John 13:34-35, 15:12-17

John 13
34 “I give you a new commandment: Love each other. Just as I have loved you, so you also must love each other. 35 This is how everyone will know that you are my disciples, when you love each other.”

John 15
12 This is my commandment: love each other just as I have loved you. 13 No one has greater love than to give up one’s life for one’s friends. 14 You are my friends if you do what I command you. 15 I don’t call you servants any longer, because servants don’t know what their master is doing. Instead, I call you friends, because everything I heard from my Father I have made known to you. 16 You didn’t choose me, but I chose you and appointed you so that you could go and produce fruit and so that your fruit could last. As a result, whatever you ask the Father in my name, he will give you. 17 I give you these commandments so that you can love each other.

Daily Reflection & Prayer

A “new commandment”? “Love, of course, is central in many parts of the Old Testament. The book Leviticus (19.18) commanded the Israelites to love their neighbors as themselves. But the newness isn’t so much a matter of never having heard words like this before. It’s a matter of the mode of this love, the depth and type of this love: love one another in the same way that I have loved you.” * Jesus defined the ultimate form of love in John 15:13 and did exactly that the next day on the cross.

  • How did Jesus’ model of love expand love’s reach and deepen its intensity? Do you find this idea a bit daunting? In everyday life, there is almost never any need or opportunity to “give up your life” for anyone else. Yet there are almost always ways to give up time, energy or talent to bless other people. And Jesus’ follower Paul wrote that love is the main “fruit of the Spirit” (cf. Galatians 5:22). What might it mean, in practical terms, for you to love others as sacrificially as Jesus loved you?
  • Bishop Bob Farr asked, in last weekend’s sermon, “What would it look like if our churches became the most loving churches in the community?” As you ponder that, do not think it is “soft” or “easy.” It grows from “a personal relationship of love and loyalty to the one who has loved us more than we can begin to imagine. And the test of that love and loyalty remains the simple, profound, dangerous and difficult command: love one another.” ** Are you willing to follow Jesus’ command?
Prayer

Lord Jesus, keep me connected to you today and every day. Let me be a channel through which your divine love can flow freely to bless the lives of other people around me. Amen.

GPS Insights

Picture of Janelle Gregory

Janelle Gregory

Janelle Gregory serves on the Resurrection staff as Human Resources Lead Director. Janelle finds that her heart is constantly wrestling with the truth that she needs a Savior, and the times when she's at her very best are when she's just too tired to put up a fight.

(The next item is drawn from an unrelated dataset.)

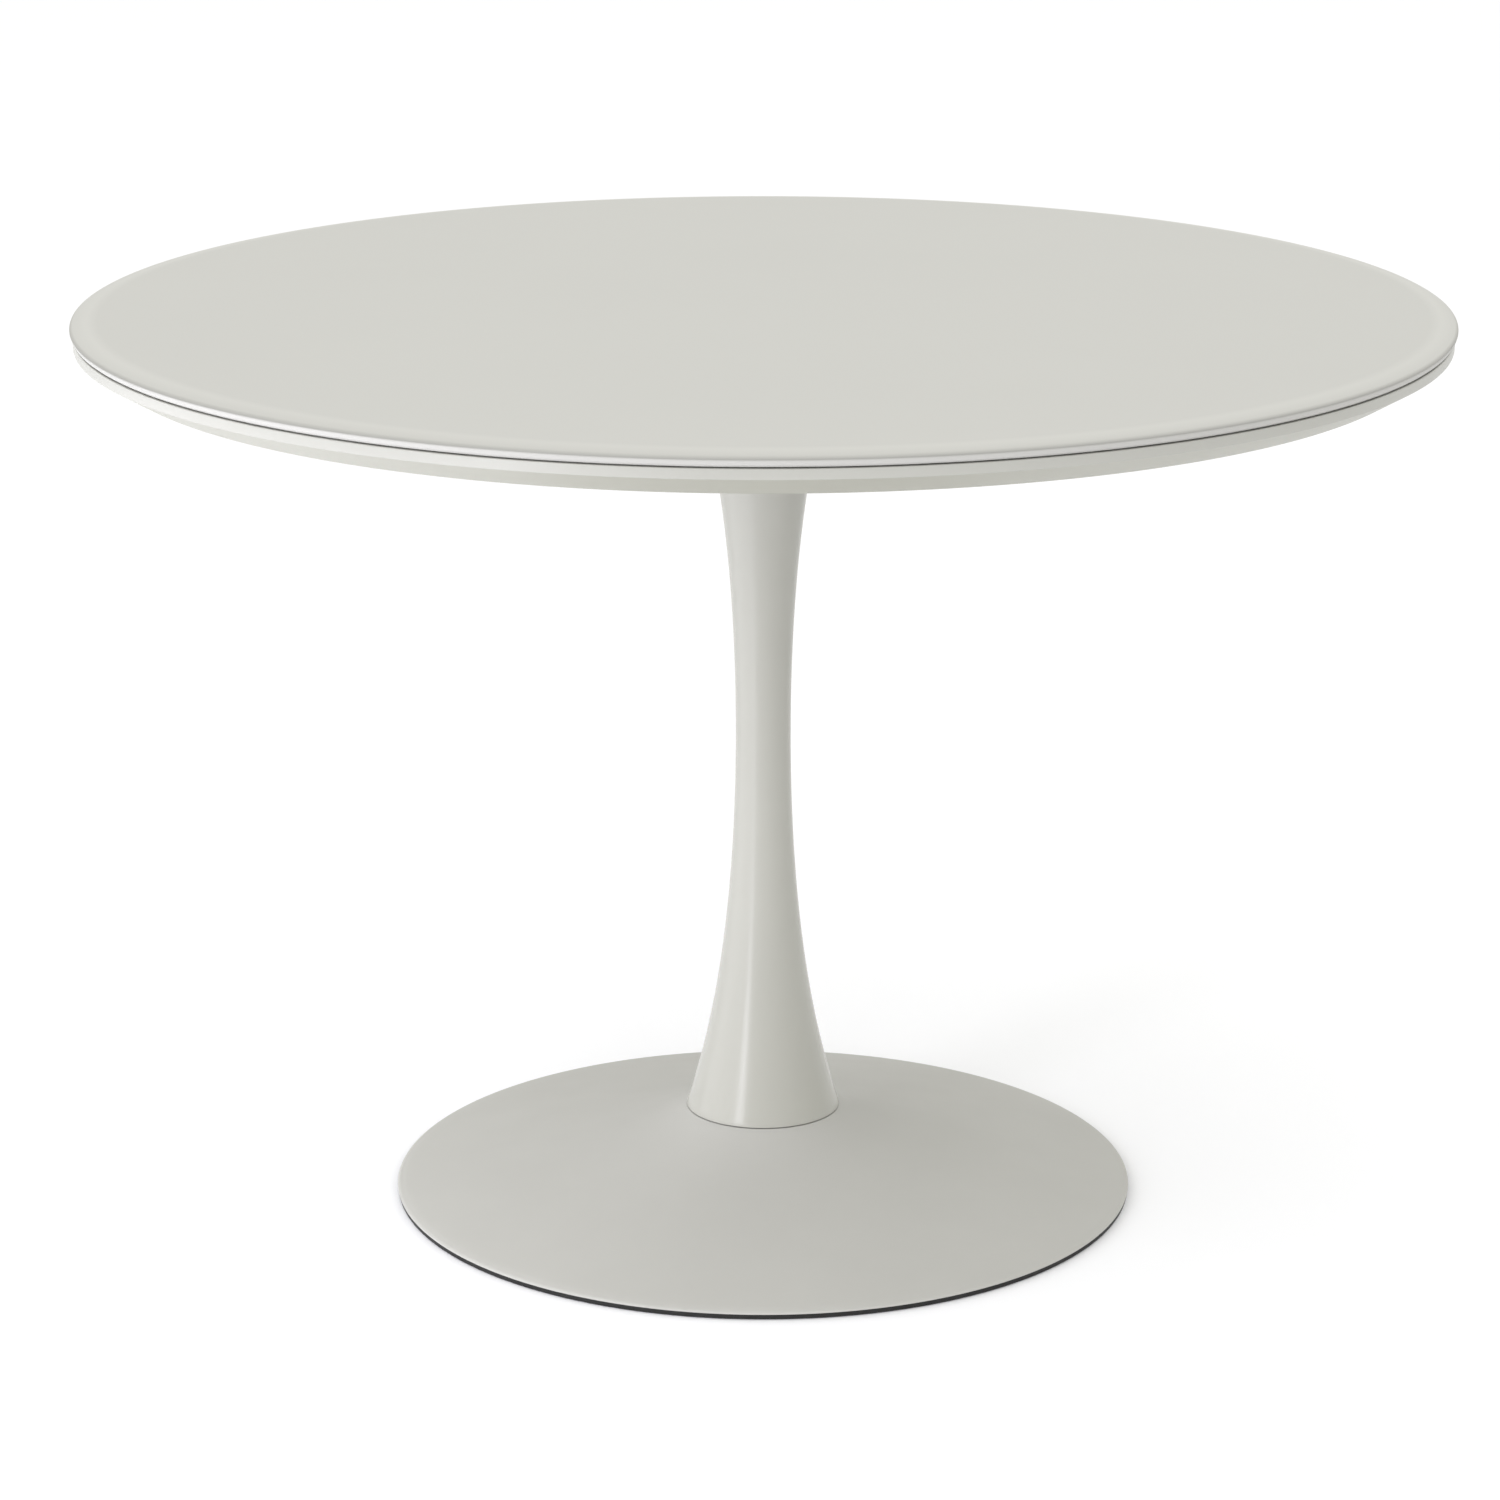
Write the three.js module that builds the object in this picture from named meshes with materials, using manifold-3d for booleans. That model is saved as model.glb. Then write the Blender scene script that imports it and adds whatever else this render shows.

If you were ever a part of a science class growing up, it’s likely that you experimented with mixing baking soda and vinegar. Do you recall what happens when the two mix? The solution fizzes, it foams, it overflows. The reason? The baking soda is neutralizing the acid in the vinegar.
I don’t know if you’ve been paying attention to our culture lately, but it seems like we have a major acid problem–not the kind that eats through metal (though some might argue that), but the kind that shows up in forms of hatred, division, or finger-pointing. It burns, it stings, and it spreads fast.
We know that Jesus said that we are to be the light of the world and the salt of the earth. I’d argue that we’re also to be the baking soda in the vinegar bottle of culture. Baking soda doesn’t argue with the acid. It doesn’t become acid to fight acid. It doesn’t run from the reaction either. Baking soda just quietly and powerfully does its thing–neutralizing and bringing balance.
Similarly, when we run into acidic situations, God calls us to bring balance. We’re meant to respond with grace when others lash out, to choose love over outrage, to speak truth with gentleness, and to bring peace into chaos.
When a friend posts something political that makes your blood boil? Be baking soda.
When you witness an individual or group being picked on or belittled? Be baking soda.
When you see someone being ignored or excluded? Be baking soda.
We can’t let acidic behavior have its way, knowing that there is something we can do about it. Sure, this chemical experiment can get messy. That foaming overflow in the baking soda reaction? That’s the visible result of two opposing forces meeting. So don’t be surprised if showing love in a hateful situation stirs things up. But don’t back down either. That fizz means the erosion is slowing down, and maybe, just maybe, hearts are changing.
So, the next time you feel the sting of the world’s acid, stop for a moment. Take a breath. Say a prayer. And then be the best baking soda you can be!
© 2024 Resurrection: A United Methodist Church. All Rights Reserved.
Scripture quotations are taken from The Common English Bible ©2011. Used by permission. All rights reserved.
References

* N. T. Wright, John for Everyone, Part 2: Chapters 11-21 (The New Testament for Everyone) (p. 54). Westminster John Knox Press. Kindle Edition.
** Ibid., p. 74.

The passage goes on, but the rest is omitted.